**Requirements**
Make an exact copy of all the data.

**Data segment**
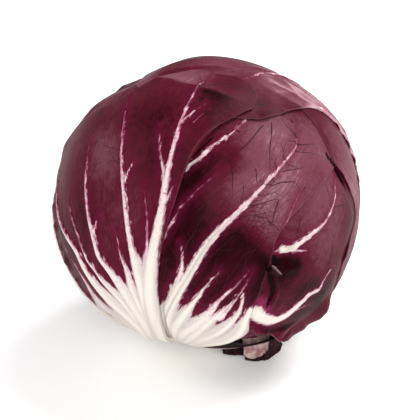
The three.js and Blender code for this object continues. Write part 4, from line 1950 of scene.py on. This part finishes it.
FAR_RIGHT = Leaf(
    name="leaf_far_right", seed=23, step=0.8,
    lines=(
        ((11, 72), (28, 77), (46, 78), (61, 76), (78, 62), (96, 63), (110.5, 43.6), (134, 28)),
        ((11, 80), (31, 84), (49, 86), (67, 82), (85, 74), (101, 72), (117, 62), (134, 44)),
        ((11, 92), (32, 101), (53, 99), (74, 96), (94, 92), (113, 86), (130, 75), (142, 60)),
        ((11, 108), (32, 112), (53, 114), (74, 114), (94, 113), (112, 110), (128, 104), (142, 90)),
        ((11, 125), (31, 129), (51, 133), (71, 135), (90, 135), (106, 133), (120, 128), (133, 112)),
    ),
    ribs=(
        Rib((
            (12, 92), (32, 101), (53, 99), (74, 96), (94, 92), (113, 86), (130, 75),
        ), (3.6, 0.2), (2.2, 0.2), (1.1, 0.2)),
        Rib((
            (12, 108), (32, 112), (53, 114), (74, 114), (94, 113), (112, 110), (124, 106),
        ), (2.6, 0.2), (1.6, 0.2), (1.05, 0.2)),
        Rib(((44, 85), (52, 86), (62, 84), (74, 80), (88, 73)), (1.2, 0.15), (1.2, 0.1), (1, 0.1)),
    ),
    twigs=((0, 0.5, -8), (0, 0.66, 8), (1, 0.45, 7), (1, 0.62, -8)),
    ruffles=(
        Ruffle((108, 45), (101, 53), 0.2, 13, 4, raise_by=0.5),
        Ruffle((84, 58), (61, 76), 0.5, 11, 5, raise_by=0.3),
    ),
    swells=(Spot((66, 82), 11, -1.6),), rim=0.05, web=8, blade=0.3, air=0.05, slope=5,
    # Spots of painted sheen (above 0) and painted shade (below 0).
    tone_sheen_shade_spots=(
        Spot((92, 72), 20, 0.8), Spot((114, 54), 13, 0.75), Spot((100, 56), 13, 0.8),
        Spot((124, 44), 7, 0.45), Spot((70, 90), 16, 0.3), Spot((24, 66), 16, -1.6),
    ),
)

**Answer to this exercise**
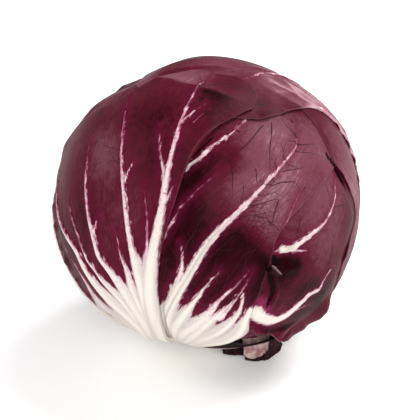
The three.js and Blender code for this object continues. Write part 4, from line 1950 of scene.py on. This part finishes it.
FAR_RIGHT = Leaf(
    name="leaf_far_right", seed=23, step=0.8,
    lines=(
        ((11, 72), (28, 77), (46, 78), (61, 76), (78, 62), (96, 63), (110.5, 43.6), (134, 28)),
        ((11, 80), (31, 84), (49, 86), (67, 82), (85, 74), (101, 72), (117, 62), (134, 44)),
        ((11, 92), (32, 101), (53, 99), (74, 96), (94, 92), (113, 86), (130, 75), (142, 60)),
        ((11, 108), (32, 112), (53, 114), (74, 114), (94, 113), (112, 110), (128, 104), (142, 90)),
        ((11, 125), (31, 129), (51, 133), (71, 135), (90, 135), (106, 133), (120, 128), (133, 112)),
    ),
    ribs=(
        Rib((
            (12, 92), (32, 101), (53, 99), (74, 96), (94, 92), (113, 86), (130, 75),
        ), (3.6, 0.2), (2.2, 0.2), (1.1, 0.2)),
        Rib((
            (12, 108), (32, 112), (53, 114), (74, 114), (94, 113), (112, 110), (124, 106),
        ), (2.6, 0.2), (1.6, 0.2), (1.05, 0.2)),
        Rib(((44, 85), (52, 86), (62, 84), (74, 80), (88, 73)), (1.2, 0.15), (1.2, 0.1), (1, 0.1)),
    ),
    twigs=((0, 0.5, -8), (0, 0.66, 8), (1, 0.45, 7), (1, 0.62, -8)),
    ruffles=(
        Ruffle((108, 45), (101, 53), 0.2, 13, 4, raise_by=0.5),
        Ruffle((84, 58), (61, 76), 0.5, 11, 5, raise_by=0.3),
    ),
    swells=(Spot((66, 82), 11, -1.6),), rim=0.05, web=8, blade=0.3, air=0.05, slope=5,
    # Spots of painted sheen (above 0) and painted shade (below 0).
    tone_sheen_shade_spots=(
        Spot((92, 72), 20, 0.8), Spot((114, 54), 13, 0.75), Spot((100, 56), 13, 0.8),
        Spot((124, 44), 7, 0.45), Spot((70, 90), 16, 0.3), Spot((24, 66), 16, -1.6),
    ),
)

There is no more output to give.